Read the lines below. Copy out any that hold the string "update".

• **Available data**
-------------------------
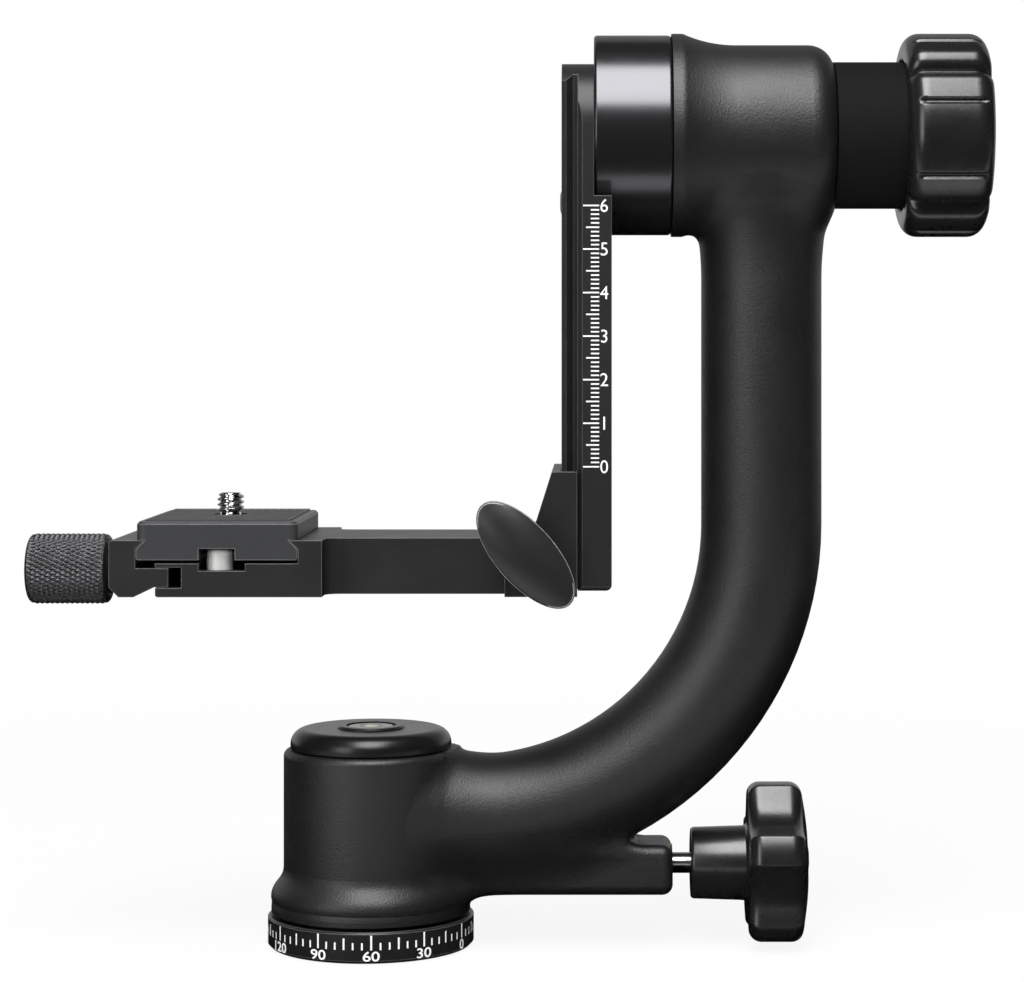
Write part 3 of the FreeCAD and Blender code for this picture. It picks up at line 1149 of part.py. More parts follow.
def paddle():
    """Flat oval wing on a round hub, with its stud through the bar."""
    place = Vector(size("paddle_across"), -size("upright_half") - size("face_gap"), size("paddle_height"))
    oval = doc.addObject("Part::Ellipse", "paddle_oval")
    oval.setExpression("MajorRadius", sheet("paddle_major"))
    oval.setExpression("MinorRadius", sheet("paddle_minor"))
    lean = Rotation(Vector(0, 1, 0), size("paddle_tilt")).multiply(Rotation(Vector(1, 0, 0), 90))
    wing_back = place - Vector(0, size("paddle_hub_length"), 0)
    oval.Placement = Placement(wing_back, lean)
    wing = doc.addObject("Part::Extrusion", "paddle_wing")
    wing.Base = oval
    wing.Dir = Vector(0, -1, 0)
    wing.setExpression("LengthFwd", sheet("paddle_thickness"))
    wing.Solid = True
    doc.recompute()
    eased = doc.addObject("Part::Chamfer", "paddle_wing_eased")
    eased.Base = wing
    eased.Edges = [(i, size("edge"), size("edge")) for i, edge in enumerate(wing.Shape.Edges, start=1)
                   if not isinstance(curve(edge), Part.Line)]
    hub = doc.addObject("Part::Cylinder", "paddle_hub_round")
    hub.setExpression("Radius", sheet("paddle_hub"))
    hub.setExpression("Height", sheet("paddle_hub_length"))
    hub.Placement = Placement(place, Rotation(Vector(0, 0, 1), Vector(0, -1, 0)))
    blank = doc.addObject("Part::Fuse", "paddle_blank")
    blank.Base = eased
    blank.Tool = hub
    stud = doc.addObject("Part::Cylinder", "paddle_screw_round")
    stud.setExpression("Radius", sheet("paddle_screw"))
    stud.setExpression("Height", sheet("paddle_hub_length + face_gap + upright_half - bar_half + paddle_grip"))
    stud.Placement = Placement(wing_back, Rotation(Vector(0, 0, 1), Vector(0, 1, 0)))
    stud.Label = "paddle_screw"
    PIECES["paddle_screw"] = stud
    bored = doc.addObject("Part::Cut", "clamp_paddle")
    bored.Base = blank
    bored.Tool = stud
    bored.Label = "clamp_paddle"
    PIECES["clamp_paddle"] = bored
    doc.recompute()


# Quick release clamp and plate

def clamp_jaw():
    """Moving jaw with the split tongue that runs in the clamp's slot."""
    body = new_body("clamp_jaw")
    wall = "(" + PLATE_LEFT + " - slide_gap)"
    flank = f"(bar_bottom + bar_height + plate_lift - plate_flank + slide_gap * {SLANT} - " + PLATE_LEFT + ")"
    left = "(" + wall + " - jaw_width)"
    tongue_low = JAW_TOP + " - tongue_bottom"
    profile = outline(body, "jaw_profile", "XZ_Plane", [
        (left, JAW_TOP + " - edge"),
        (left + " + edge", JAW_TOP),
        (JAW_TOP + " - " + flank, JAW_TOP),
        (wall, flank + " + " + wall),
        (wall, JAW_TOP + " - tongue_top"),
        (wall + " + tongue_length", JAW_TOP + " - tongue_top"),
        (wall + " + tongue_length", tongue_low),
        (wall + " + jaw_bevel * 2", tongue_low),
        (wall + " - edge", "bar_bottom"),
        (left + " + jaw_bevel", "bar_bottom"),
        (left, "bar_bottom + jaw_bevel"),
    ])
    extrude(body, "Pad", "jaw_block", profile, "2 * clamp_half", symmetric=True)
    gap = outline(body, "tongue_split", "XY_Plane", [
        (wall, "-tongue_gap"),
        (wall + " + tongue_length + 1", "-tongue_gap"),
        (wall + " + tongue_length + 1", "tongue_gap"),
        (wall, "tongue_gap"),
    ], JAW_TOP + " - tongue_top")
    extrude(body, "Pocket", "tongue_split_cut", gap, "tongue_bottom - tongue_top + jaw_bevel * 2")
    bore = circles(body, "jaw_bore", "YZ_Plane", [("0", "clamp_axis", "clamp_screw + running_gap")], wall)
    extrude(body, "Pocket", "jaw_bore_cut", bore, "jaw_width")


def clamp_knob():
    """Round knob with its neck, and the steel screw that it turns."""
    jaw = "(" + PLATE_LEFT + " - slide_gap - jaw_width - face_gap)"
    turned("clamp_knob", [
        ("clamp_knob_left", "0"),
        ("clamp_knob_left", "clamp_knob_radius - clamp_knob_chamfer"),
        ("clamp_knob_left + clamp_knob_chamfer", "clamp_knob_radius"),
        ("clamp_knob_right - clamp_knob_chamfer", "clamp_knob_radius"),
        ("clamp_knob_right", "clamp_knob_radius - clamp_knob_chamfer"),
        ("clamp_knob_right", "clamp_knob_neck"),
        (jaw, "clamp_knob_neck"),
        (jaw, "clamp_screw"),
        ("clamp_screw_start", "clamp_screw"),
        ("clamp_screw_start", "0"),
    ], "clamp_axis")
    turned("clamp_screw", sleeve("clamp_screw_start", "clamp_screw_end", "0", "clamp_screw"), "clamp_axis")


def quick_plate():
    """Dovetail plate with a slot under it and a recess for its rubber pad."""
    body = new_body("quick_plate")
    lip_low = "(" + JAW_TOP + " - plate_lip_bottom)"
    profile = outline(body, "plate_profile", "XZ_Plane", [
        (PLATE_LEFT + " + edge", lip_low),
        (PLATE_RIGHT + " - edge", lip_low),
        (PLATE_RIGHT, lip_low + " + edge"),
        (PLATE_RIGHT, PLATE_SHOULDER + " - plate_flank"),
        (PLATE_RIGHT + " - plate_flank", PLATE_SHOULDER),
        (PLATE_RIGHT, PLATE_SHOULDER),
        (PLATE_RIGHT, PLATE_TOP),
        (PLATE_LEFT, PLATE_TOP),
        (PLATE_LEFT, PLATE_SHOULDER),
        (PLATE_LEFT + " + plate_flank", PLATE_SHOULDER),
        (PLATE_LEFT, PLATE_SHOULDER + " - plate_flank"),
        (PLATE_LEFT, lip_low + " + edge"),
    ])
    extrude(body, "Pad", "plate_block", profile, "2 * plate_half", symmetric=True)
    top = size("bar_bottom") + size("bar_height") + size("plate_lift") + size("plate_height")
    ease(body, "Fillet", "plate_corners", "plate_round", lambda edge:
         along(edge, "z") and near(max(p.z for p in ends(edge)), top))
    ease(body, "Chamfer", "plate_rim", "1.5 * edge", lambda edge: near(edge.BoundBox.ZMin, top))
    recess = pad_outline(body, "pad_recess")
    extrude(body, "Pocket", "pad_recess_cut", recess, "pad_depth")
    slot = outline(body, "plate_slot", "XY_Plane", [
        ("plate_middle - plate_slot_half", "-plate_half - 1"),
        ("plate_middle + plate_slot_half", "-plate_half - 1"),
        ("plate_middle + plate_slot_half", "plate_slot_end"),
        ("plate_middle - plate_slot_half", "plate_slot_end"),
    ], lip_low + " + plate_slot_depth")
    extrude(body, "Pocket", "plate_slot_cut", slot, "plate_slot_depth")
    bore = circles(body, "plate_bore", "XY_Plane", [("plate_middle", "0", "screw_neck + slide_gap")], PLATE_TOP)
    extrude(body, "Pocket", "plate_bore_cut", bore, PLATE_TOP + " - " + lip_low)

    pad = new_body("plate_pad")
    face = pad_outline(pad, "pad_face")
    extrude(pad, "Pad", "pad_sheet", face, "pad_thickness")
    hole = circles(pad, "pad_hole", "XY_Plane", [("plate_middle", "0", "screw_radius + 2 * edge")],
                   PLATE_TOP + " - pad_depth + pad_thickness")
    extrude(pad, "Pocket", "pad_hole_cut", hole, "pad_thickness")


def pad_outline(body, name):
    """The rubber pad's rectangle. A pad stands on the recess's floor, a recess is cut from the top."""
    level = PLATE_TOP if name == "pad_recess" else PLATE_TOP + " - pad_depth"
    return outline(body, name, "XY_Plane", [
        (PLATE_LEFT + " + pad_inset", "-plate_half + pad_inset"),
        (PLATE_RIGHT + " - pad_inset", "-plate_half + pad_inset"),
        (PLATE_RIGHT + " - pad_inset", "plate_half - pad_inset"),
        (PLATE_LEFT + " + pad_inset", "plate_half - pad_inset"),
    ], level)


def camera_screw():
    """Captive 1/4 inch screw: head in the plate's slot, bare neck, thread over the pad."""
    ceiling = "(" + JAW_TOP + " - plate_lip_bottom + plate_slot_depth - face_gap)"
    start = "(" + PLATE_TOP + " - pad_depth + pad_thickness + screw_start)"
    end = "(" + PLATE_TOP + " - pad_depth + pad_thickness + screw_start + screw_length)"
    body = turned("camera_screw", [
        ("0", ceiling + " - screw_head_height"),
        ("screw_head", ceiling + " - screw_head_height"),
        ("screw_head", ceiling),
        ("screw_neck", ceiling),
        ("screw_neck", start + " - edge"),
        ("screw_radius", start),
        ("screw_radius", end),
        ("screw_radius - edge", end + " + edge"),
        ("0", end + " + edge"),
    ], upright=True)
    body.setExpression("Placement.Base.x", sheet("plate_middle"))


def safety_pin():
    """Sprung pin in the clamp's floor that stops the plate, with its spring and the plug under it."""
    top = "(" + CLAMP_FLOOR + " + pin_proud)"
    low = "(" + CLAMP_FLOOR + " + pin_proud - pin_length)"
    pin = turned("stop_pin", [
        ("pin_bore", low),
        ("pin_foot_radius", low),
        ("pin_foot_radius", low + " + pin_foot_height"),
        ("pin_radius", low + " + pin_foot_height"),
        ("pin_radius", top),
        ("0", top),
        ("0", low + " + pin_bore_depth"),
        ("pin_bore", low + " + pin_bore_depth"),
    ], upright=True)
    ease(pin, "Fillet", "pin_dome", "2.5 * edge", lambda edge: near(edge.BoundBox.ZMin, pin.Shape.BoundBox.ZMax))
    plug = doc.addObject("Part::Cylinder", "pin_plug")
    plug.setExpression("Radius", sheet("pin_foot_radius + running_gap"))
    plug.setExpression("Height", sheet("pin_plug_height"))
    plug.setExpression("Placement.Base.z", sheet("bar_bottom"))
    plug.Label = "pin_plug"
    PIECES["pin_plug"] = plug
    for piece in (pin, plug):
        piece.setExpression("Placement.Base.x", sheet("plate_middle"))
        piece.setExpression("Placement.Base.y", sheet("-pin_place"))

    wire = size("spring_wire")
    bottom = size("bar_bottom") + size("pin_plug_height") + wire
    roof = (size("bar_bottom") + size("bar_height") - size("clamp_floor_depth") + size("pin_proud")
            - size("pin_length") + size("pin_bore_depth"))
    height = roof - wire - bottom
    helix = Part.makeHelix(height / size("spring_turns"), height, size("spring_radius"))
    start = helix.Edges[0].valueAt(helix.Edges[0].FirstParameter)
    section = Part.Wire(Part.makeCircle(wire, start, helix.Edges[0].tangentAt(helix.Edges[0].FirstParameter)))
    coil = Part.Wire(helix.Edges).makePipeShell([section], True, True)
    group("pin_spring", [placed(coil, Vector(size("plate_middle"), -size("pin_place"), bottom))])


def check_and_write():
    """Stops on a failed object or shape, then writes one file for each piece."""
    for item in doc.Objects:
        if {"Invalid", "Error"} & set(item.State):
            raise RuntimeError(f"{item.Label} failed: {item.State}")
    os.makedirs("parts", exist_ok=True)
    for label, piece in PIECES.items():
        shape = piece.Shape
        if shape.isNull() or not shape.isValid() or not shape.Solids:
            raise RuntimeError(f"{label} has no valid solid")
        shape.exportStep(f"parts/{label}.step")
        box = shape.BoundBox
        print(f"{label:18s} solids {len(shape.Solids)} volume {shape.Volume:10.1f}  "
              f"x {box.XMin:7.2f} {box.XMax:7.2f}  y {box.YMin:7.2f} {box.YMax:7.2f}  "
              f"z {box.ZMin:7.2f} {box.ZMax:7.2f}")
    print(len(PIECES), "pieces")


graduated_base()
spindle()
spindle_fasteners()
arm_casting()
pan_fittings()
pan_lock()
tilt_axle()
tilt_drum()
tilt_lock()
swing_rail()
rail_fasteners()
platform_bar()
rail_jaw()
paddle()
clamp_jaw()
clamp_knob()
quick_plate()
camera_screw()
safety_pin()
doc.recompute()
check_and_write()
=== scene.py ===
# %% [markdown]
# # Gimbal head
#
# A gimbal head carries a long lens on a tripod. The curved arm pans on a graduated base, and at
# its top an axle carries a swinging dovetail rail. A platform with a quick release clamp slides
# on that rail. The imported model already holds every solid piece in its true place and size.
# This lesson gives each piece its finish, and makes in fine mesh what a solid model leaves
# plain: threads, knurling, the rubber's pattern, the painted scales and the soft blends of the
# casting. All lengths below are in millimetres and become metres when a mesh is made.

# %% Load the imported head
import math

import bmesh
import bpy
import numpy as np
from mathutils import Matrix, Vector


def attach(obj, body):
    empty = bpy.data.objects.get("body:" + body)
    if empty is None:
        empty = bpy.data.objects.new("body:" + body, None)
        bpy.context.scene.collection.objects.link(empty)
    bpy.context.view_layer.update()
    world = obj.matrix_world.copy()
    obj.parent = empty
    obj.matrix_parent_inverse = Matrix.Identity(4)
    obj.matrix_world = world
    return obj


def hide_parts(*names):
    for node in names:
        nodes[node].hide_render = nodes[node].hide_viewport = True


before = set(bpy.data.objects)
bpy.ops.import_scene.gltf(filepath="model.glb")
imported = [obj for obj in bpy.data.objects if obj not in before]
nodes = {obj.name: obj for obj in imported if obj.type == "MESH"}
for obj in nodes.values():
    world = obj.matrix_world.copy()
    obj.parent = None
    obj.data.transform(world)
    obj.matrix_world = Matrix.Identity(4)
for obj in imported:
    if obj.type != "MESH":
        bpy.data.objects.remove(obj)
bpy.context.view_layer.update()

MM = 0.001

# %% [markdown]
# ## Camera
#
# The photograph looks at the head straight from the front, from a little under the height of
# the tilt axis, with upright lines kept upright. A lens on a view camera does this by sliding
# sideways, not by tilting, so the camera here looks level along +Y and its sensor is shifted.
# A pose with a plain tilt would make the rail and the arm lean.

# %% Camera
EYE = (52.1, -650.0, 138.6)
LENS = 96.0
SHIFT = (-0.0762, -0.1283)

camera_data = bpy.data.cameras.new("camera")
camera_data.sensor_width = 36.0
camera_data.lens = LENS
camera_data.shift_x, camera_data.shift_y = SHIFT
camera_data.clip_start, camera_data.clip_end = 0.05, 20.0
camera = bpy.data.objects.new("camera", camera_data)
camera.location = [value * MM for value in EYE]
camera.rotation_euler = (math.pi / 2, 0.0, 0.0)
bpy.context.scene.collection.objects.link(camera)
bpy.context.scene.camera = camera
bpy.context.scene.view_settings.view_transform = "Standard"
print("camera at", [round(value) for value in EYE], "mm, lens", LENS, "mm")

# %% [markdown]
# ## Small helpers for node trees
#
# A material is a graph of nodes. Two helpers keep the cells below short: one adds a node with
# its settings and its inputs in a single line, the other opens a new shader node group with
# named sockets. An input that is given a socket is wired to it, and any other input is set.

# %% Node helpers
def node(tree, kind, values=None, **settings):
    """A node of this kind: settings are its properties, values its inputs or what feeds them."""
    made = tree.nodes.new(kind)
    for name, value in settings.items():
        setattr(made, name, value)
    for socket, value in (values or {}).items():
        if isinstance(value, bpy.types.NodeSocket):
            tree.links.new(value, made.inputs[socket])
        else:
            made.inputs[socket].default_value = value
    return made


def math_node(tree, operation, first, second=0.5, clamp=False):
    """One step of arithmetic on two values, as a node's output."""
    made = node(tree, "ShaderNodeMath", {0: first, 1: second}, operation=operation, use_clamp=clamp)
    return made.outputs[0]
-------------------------
• **Exercise answer**
    bpy.context.view_layer.update()
bpy.context.view_layer.update()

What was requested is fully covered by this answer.